The same University of Wisconsin study found that voter suppression was also evident  in 2012. Voter suppression, of course, has been a factor in every election cycle since the 1860s. It is a deplorable fact of American political life. Yet the sole focus from Clinton on people who were deterred from voting, combined with zero focus on the greater pool of black voters who likely stayed home because they weren’t interested in voting for her, suggests a warped approach.
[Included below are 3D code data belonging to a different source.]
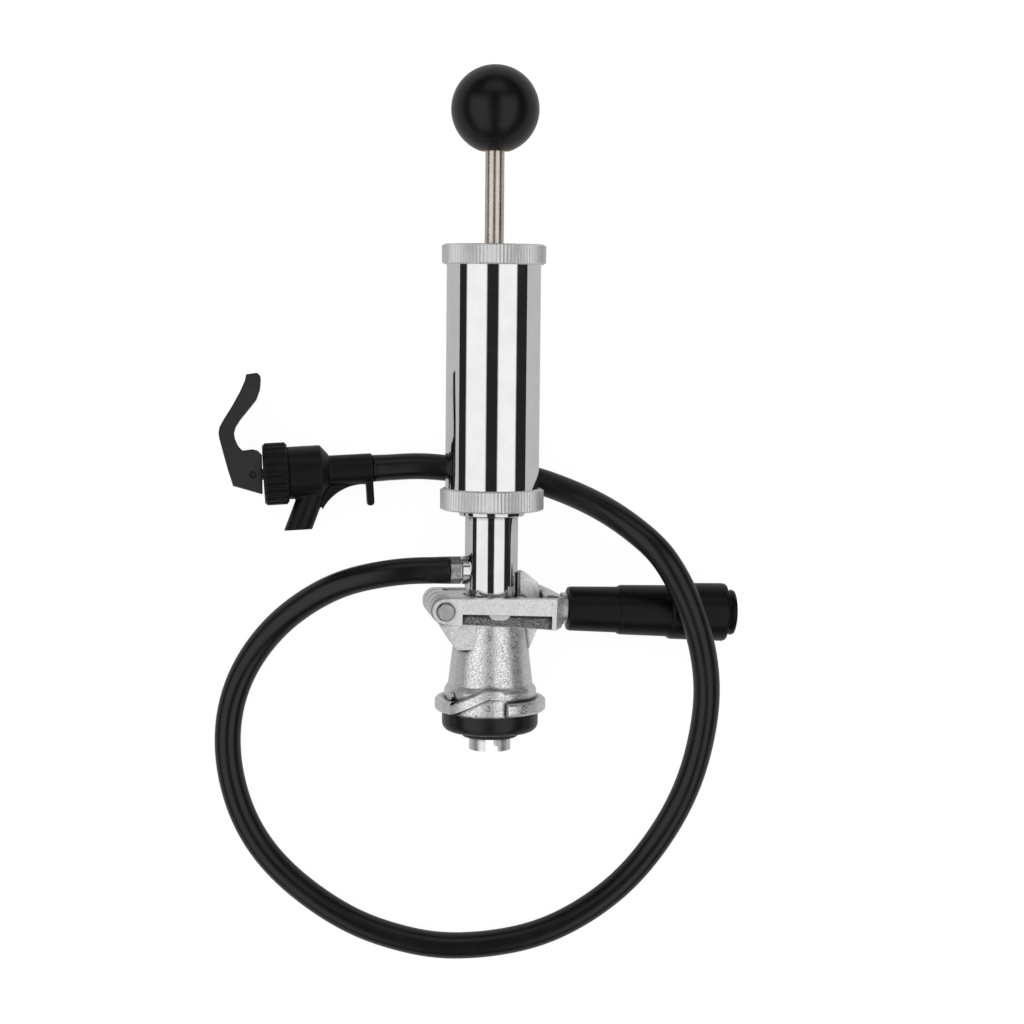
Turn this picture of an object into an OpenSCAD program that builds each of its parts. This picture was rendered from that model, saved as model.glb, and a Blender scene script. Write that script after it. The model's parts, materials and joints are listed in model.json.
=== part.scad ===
// Hand pump for a beer keg: a chromed air pump on a lever-handled bayonet coupler, with its hose and tap.
// It lies on a table as it is stored. Lengths are in millimetres, angles in degrees.
// The pump is drawn upright in its own frame, with its foot at height zero, the grip towards +X and the
// side that looks up from the table towards -Y, and on_table() then lays it down.

/* [Lying on the table] */
// Angle by which the hose under the barrel lifts the knob end
pump_tilt = 5; // [4:0.1:6]
// Angle by which the pump rolls until the grip's end rests on the table
pump_roll = 8.08; // [7:0.01:9]

/* [Pump barrel] */
// Outside diameter of the barrel
barrel_d = 42; // [38:0.5:46]
// Wall of the barrel
barrel_wall = 1.2; // [0.8:0.1:2]
// Length of barrel that shows between the two knurled rings
barrel_shown = 99.8; // [92:0.2:120]
// Outside diameter of both knurled rings
ring_d = 46.5; // [45:0.5:52]
// Height of the lower knurled ring
ring_h = 9.7; // [9:0.1:12]
// Height of the knurled cap
cap_h = 9; // [8:0.1:12]
// Thickness of the cap's flat top
cap_top = 3; // [2:0.1:4]
// Thickness of the lower ring's floor
ring_floor = 3; // [2:0.1:4]
// Number of ridges round a knurled ring
ridge_count = 90; // [60:2:120]
// Depth of the knurling
ridge_depth = 0.4; // [0.2:0.05:0.6]
// Height of the valve block in the barrel's foot
block_h = 6; // [5:0.1:8]
// Diameter of the rubber valve disc
disc_d = 12; // [11:0.1:13]
// Thickness of the rubber valve disc
disc_t = 1.5; // [1:0.1:2]
// Distance that the valve disc drops to open
disc_lift = 1.4; // [1:0.1:1.8]

/* [Rod and knob] */
// Diameter of the pump rod
rod_d = 8.5; // [7.5:0.1:9]
// Diameter of the ball knob
knob_d = 39.2; // [34:0.1:42]
// Length of rod that shows between cap and knob
rod_shown = 40.95; // [38.5:0.05:46]
// Depth to which the insert sits in the knob
insert_depth = 15; // [12:0.5:17]
// Diameter of the threaded insert
insert_d = 12.6; // [11.4:0.1:14]
// Height of the piston's rubber cup
cup_h = 7.2; // [6:0.1:8]
// Height of the piston's middle above the barrel's foot
piston_rest = 49.5; // [49:0.1:52]

/* [Stem and probe] */
// Diameter of the chromed stem
stem_d = 23.8; // [22.5:0.1:24]
// Bore of the stem
stem_bore = 17; // [16:0.1:18]
// Height of the stem's shoulder above the coupler's foot
stem_top = 89; // [86:0.5:96]
// Diameter of the flange under the lower ring
flange_d = 29.5; // [27:0.1:34]
// Thickness of that flange
flange_t = 2.5; // [2:0.1:3.5]
// Height of the beer outlet above the coupler's body
outlet_rise = 11.3; // [10.5:0.1:14]
// Diameter of the outlet's boss on the stem
boss_d = 12.7; // [11:0.1:13]
// Width of the outlet's hexagon across its corners
hex_d = 12.4; // [11:0.1:13.5]
// Length of the outlet's hexagon
hex_l = 5; // [4:0.1:6]
// Diameter of the probe's pronged end
tip_d = 18.6; // [17.8:0.1:19]
// Depth to which the prongs reach below the coupler's foot
tip_reach = 16.9; // [16:0.1:18]
// Diameter of the probe's rubber ring
tip_seal_d = 26; // [25:0.1:26.8]
// Thickness of the probe's rubber ring
tip_seal_t = 2.5; // [2:0.1:2.7]
// Outside diameter of the inner beer tube
beer_tube_d = 10; // [9:0.1:11]
// Bore of the inner beer tube
beer_bore = 7; // [6.8:0.1:7.2]
// Diameter of the check ball
ball_d = 6.4; // [6.2:0.1:6.6]

/* [Coupler body] */
// Diameter of the coupler's skirt
skirt_d = 41.5; // [40:0.1:43]
// Height of the skirt
skirt_h = 10.6; // [9.5:0.1:11]
// Diameter of the cone just above the skirt
cone_d = 38.2; // [37:0.1:39]
// Diameter of the neck
neck_d = 32.2; // [31:0.1:33.5]
// Height at which the cone becomes the neck
neck_h = 38; // [36:0.1:40]
// Height of the coupler body
body_h = 53; // [51:0.1:54]
// Diameter over the bayonet lugs
lug_d = 50; // [48:0.1:51]
// Thickness of the bayonet lugs
lug_t = 5.9; // [5:0.1:6.2]
// Angle that each lug covers
lug_angle = 115; // [100:1:117]
// Width of the ramp ribs
ramp_w = 3.6; // [3:0.1:4]
// Diameter of the neck seal
seal_d = 43.4; // [42:0.1:44]
// Height of the neck seal below the coupler's foot
seal_h = 8.5; // [8:0.1:9]
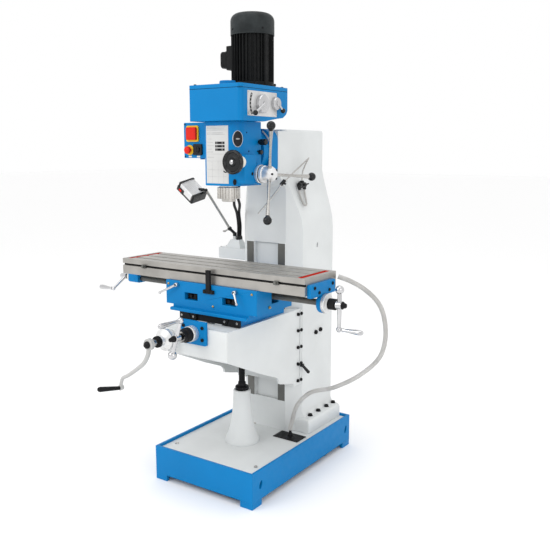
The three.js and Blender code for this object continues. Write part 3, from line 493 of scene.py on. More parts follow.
def drain_lengths():
    """The drain hose in the three lengths that the knee and the saddle divide it into."""
    line = smooth_path(DRAIN)
    whole = run(line)
    far = [run(line[:i + 1]) / whole for i in range(len(line))]
    for low, high in zip(DRAIN_SPLITS, DRAIN_SPLITS[1:]):
        yield [p for p, share in zip(line, far) if low <= share <= high]


HELD_BY = (("frame", "knee"), ("knee", "saddle"), ("saddle", "table"))
lengths = list(drain_lengths())
for i, (part, bodies) in enumerate(zip(("lower", "middle", "upper"), HELD_BY)):
    route = lengths[i] if i == 2 else lengths[i] + lengths[i + 1][:1]
    cord(f"drain_tube_{part}", f"drain_hose_{part}", route, DRAIN_RADIUS, "hose")
coolant_line = smooth_path(COOLANT, 3.0)
coolant_tube = Solid().tube(coolant_line, COOLANT_RADIUS, 16).done(
    "coolant_tube", "hose", body_of("coolant_hose"), 0, ["coolant_hose"])
cord("conduit_tube_left", "conduit_left", smooth_path(conduit_route(174, -30, -118, -9)),
     CONDUIT_RADIUS,
     "rubber")
cord("conduit_tube_right", "conduit_right", smooth_path(conduit_route(191, -8, -132, 9)),
     CONDUIT_RADIUS,
     "rubber")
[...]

It’s an approach that sees black votes as a Democratic birthright that was stolen by Republicans, rather than as something to work for and earn.

While Clinton name-checks Stacey Abrams to compare the deleterious effects of voter suppression, Georgia’s former gubernatorial candidate engaged marginalized communities for years with her own organizing operation, fought long battles against the state’s right-wing political operatives on a progressive platform, and emboldened black people in oft-forgotten rural counties.

On a daunting route to demand voting rights, the victims of Bloody Sunday risked their lives. They walked 12 miles a day, sleeping in fields in Southern towns rife with racist rage. Any day could have been their last. Instead of doing a semblance of the organizing that activists have done against voter suppression, Clinton simply coasted on their legacy, a far cry from “getting to work.”